The point of working is to transform the transcendent into something benevolent. So you work, and you work, and you work, and you say, is that sufficient? And the answer you get from the transcendent is the answer. Now, it’s certainly true that lots of people work, and it doesn’t go all that well, right? They make sacrifices, and they do what they think they have to do, and their life is one string of catastrophes after another. All right?
So we have this situation: "In the process of time, it came to pass that Cain brought of the fruit of the ground an offering unto the Lord. And Abel, he also brought of the firstlings of his flock, and of the fat thereof. And the Lord had respect unto Abel and his offering." So what that means is that old Abel, working away, may have things that are going great for him, right? Fortune smiles on him. He’s doing wonderfully. He’s got everything he needs.

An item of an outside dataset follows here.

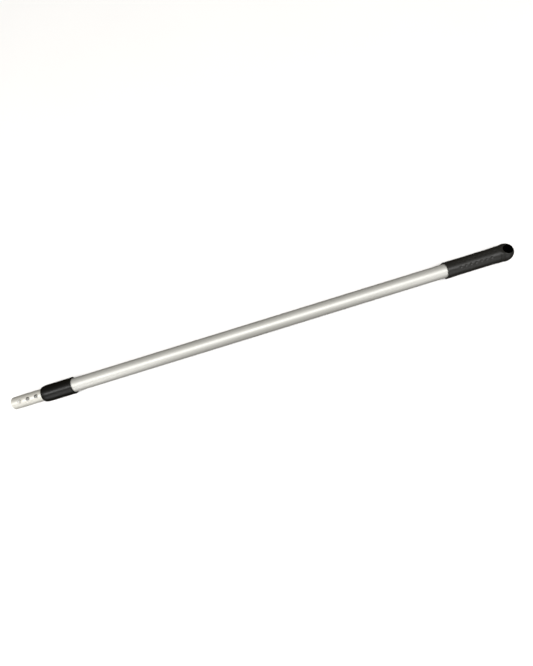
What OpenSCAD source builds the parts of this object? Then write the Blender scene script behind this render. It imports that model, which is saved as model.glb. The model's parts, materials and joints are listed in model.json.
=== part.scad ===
// Telescopic roller extension pole with an internal twist lock.
// X runs along the pole towards the tool end, Z along the button holes, and the
// origin is the centre of the hang hole. The pole is drawn closed and locked.

/* [Tubes] */
// Outside diameter of the outer tube
outer_od = 25; // [25:0.1:26]
// Outside diameter of the sliding inner tube
inner_od = 22; // [21.5:0.1:22]
// Wall thickness of both tubes
tube_wall = 1; // [0.8:0.05:1]
// Length of the outer tube
outer_length = 830.3; // [400:0.1:1500]
// Length of inner tube left outside the collar when the pole is closed
tip_reach = 55.2; // [50:0.1:120]
// Depth of the reamed tool socket in the tip
socket_depth = 62; // [55:1:70]
// How much the socket is reamed out, on the radius
socket_ream = 0.2; // [0.2:0.05:0.3]

/* [Button holes] */
// Diameter of the holes for a tool's spring button
button_d = 7; // [5:0.5:8]
// Distance between neighbouring button holes
button_pitch = 15.1; // [12:0.1:16]
// Number of button holes
button_count = 3; // [1:1:3]
// Distance from the tip to the first button hole
button_inset = 15.1; // [8:0.1:18]

/* [Hanging end] */
// Diameter of the ball at the grip end
ball_d = 32.2; // [31:0.1:34]
// Distance from the hang hole to the middle of the ball
ball_shift = 2; // [0:0.1:3]
// Diameter of the raised shoulder between the ball and the grip
shoulder_d = 30.3; // [29:0.1:31]
// Distance from the hang hole to the end of the shoulder
neck_end = 16.6; // [15:0.1:20]
// Diameter of the hang hole
hang_d = 16.8; // [14:0.1:18]
// Rounding of the hang hole's rims
hang_round = 1.2; // [1:0.1:2]
// Turn of the hang hole about the pole, away from the button holes
hang_tilt = 14; // [-90:1:90]
// Length of the cap's plug inside the outer tube
cap_plug = 32; // [26:1:50]

/* [Grip] */
// Length of the grip sleeve
grip_length = 95.8; // [90:0.1:140]
// Diameter of the grip at its mouth
grip_mouth_d = 30.1; // [29:0.1:32]
// Diameter of the grip at its middle
grip_d = 29.3; // [28.5:0.1:31]
// Diameter of the grip next to the cap's shoulder
grip_rear_d = 29.9; // [29:0.1:31]
// Distance between neighbouring dimples in a row
dimple_pitch = 9.4; // [7:0.1:10]
// Dimples in the long middle row of each panel
dimple_count = 9; // [3:2:9]
// Angle between neighbouring rows of dimples
dimple_turn = 38; // [25:1:40]
// Turn of the grip's dimple panels about the pole
panel_turn = 22; // [0:1:45]
// Depth of a dimple
dimple_depth = 0.7; // [0.3:0.1:1]

/* [Collar] */
// Length of the collar
collar_length = 55.5; // [50:0.1:80]
// Length of outer tube inside the collar
collar_overlap = 43; // [30:1:43]
// Outside diameter of the collar
collar_d = 30; // [29:0.1:32]
// Length of the collar's rounded front shoulder
collar_shoulder = 12; // [6:0.5:14]

/* [Twist lock] */
// Diameter of the lock rod
rod_d = 8; // [8:0.1:8.2]
// Distance that the cone moves in one turn of the rod
rod_pitch = 3; // [2:0.5:3]
// Angle that the inner tube turns from locked to released
release_turn = 270; // [180:10:270]
// Length of the expander sleeve
expander_length = 42; // [42:1:46]
// Width of the expander's slots
slot_w = 2.4; // [2:0.1:3]

/* [Fits] */
// Clearance of a running fit, on the radius
running = 0.05; // [0.03:0.01:0.08]
// Gap between parts that never touch
free_gap = 0.3; // [0.3:0.05:0.4]

/* [Hidden] */

$fn = 96;
eps = 1;

// radii of the two tubes
outer_r = outer_od / 2;
outer_bore_r = outer_r - tube_wall;
inner_r = inner_od / 2;
inner_bore_r = inner_r - tube_wall;
edge = 0.3;

// places along the pole
outer_front = neck_end + outer_length;
collar_rear = outer_front - collar_overlap;
collar_front = collar_rear + collar_length;
tip = collar_front + tip_reach;
grip_mouth = neck_end + grip_length;
cap_plug_front = neck_end + cap_plug;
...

Well, okay, and he’s scrounging away in the ground and things aren’t going as well for him at all, right? Plagues, locusts, you name it. Farm life isn’t going well. So what happens? Well, "Cain was very wroth, and his countenance fell." Well, precisely right? Because if you work diligently towards a certain end and you don’t get there, then your countenance falls, right? You’re angry, frustrated, disappointed, hurt, anxious, threatened, ashamed, guilty—the whole panoply of negative emotions.
And that’s fair enough because, of course, if you fail, that’s what’s going to be the consequence. But then there’s this little twist on it, right? This specifically human twist that’s like that kind of moral of the whole story. And so you find the Lord saying, “What, you know, what’s up with you? Why are you so unhappy? If you just got your act together, then you’d be accepted. If you really got your act together…” which is a statement something like this: If you keep making sacrifices and the same terrible thing keeps happening, there’s always the possibility that you’re just actually not doing it the right way.

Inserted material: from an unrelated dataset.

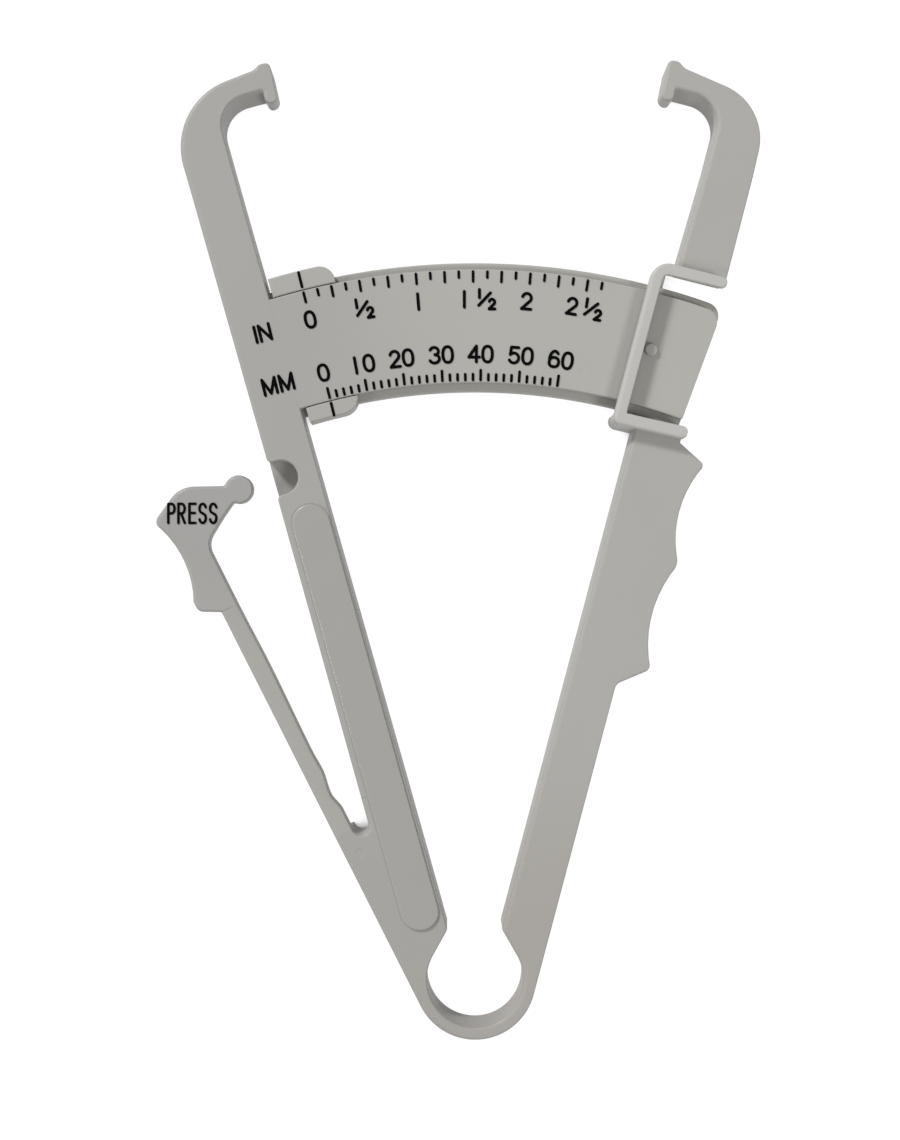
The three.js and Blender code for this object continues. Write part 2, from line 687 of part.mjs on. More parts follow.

And if you’d just get yourself straightened up, tapped together, right? And drop the preconceptions that you don’t really need, and adjust your behavior accordingly, then fortune would smile on you. And that’s exactly what the Lord says to Cain, right? “You don’t walk around with such a crabby look on your face. If you did, well, you’ll be accepted, and if you don’t do well, sin lies at the door.” So what does that mean?

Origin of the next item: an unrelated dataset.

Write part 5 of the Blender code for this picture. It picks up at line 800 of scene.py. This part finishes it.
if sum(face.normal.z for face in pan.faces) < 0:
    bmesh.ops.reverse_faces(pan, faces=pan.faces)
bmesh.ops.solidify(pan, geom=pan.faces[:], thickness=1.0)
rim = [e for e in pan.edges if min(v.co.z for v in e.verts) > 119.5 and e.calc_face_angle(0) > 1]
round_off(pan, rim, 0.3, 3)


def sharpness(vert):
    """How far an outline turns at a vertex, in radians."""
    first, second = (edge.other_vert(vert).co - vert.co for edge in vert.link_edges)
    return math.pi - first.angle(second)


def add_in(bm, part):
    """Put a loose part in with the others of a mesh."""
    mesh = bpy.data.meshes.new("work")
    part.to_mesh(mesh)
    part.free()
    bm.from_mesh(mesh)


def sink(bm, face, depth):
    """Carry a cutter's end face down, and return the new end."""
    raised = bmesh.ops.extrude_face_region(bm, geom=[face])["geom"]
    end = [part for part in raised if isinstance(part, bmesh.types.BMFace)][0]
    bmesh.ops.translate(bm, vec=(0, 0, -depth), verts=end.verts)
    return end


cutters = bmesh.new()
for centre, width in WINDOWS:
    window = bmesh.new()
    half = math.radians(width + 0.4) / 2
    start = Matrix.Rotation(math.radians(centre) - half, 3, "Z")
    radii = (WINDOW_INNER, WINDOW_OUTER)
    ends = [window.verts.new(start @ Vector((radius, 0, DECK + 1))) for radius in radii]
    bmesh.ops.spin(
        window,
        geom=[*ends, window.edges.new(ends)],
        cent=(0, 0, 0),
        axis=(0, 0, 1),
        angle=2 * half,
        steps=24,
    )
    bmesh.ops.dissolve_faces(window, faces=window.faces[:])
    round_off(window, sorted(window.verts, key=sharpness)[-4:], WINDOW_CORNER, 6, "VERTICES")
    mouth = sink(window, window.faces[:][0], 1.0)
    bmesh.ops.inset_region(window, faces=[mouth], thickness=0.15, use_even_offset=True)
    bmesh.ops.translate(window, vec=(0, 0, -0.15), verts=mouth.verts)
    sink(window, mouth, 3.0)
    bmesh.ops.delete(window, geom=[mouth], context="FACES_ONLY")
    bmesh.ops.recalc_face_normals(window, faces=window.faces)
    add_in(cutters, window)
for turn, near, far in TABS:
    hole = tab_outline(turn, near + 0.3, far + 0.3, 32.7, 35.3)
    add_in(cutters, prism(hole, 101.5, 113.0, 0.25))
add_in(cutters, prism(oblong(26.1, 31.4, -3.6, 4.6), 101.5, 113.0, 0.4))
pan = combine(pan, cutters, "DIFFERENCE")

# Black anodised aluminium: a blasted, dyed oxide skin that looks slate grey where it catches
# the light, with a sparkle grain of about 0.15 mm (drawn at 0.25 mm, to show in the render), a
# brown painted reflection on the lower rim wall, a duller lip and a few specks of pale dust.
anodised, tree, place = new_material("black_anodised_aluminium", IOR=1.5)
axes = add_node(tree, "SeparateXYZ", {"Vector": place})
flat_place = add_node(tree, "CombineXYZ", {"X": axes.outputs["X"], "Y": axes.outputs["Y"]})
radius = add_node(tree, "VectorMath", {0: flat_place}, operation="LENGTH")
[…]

Well, this is a deep motif in ancient Hebrew thinking. If the world isn’t laying itself out in a manner that you find acceptable, you’re faced with a tough choice. Either the world is a terrible place, bent on your destruction, or you’re doing something wrong. And it bloody well better be that you’re doing something wrong because if the world is a terrible place bent on your destruction, you’ve got absolutely no hope.
“And Cain talked with Abel his brother, and it came to pass when they were in the field that Cain rose up against Abel his brother and killed him.” So what does that mean? Well, it’s pretty easy. It’s simple. It means this: Well, say things aren’t that well for you? And it’s really not because life’s unfair and everything’s stacked against you. It’s because you’re kind of an arrogant, stubborn, quasi-totalitarian, cowardly idiot.
And as a consequence of that, the world is turning into something resembling a wasteland around you. And you have this auction. Change. Or continue. Oh, you have another option. Man, look around. There are all those people doing well. The world’s a terrible place bent on my destruction. Couldn’t it be just the most interesting thing if, as things are going to hell for me, I could take along for the ride some of those successful people who are successful just for unfair reasons?
Anyways, right? Instead of using all that negative emotion as a cue that there’s something about me that might need to be transformed, I can say, well, why not just eradicate the target of my resentment? Right? Not only because that sort of removes the problem of comparison, but more profoundly—and I think sort of again—limitlessly, profoundly. Let’s say you make the decision that the world’s a terrible place and it’s bent on your destruction.
And then you think, well, what’s the logical response to that? And then you think something like this: Goethe, Faust, Mephistopheles credo. “The spirit I that endlessly denies, and rightly too; for all that comes to birth is fit for overthrow as nothing worth. Wherefore the world were better sterilized; thus all that’s here is evil recognized—is gain to me and downfall, ruin and sin; the very element I’d prosper in.”
And Goethe draws our attention to this credo not once, but twice, in his writing of Faust, and has Mephistopheles say, right, once again: "Go on, to sheer nothing. Passed with null made one./ What matters our creative endless toil / when at a snatch oblivion ends the coil? / It is by gone, how shall this riddle run? As good as if things never had begun yet circle back existence to possess. I’d rather have eternal emptiness."
And so then you think about Cain-like figures, like Stalin. And you think, well, what exactly was he motivated by? And on the one hand, you think, well, he was trying to extend his cultural dominion, plagued by his own self-conscious neuroticism. He wanted to extend the borders of his totalitarian certainty to every corner just to not be plagued by the unknown.
And you think, fair enough, we're all pretty nervous and a little stability is a pretty good thing. Why? Because they make a fundamental judgment, which is the judgement of Mephistopheles. Look: life is terrible. Terrible. Terrible. We're self-conscious, we get sick, we go insane, we're going to die, children—innocent children—suffer everywhere. How in the world is it right to let such a state continue? Maybe it will be better, all things considered, to just bring the whole thing to an end.
And then you think again with Eliade that the reason human societies fall apart is twofold. One is that things go from bad to worse in their own accord, right? Thermodynamic reality. Pure entropy. Structured entities decay. But then there’s a twist: structured entities constructed by humans are sped in their process of decay by the participants of the individuals within that society who have essentially decided that the game is not worth the price.
And that under such conditions, the only reasonable thing for a self-conscious—painfully self-conscious—individual to do is to work as hard as he or she possibly can to take the maximum amount of revenge on the conditions of existence and to ensure that the entire game folds up and that consciousness disappears and that being is eradicated.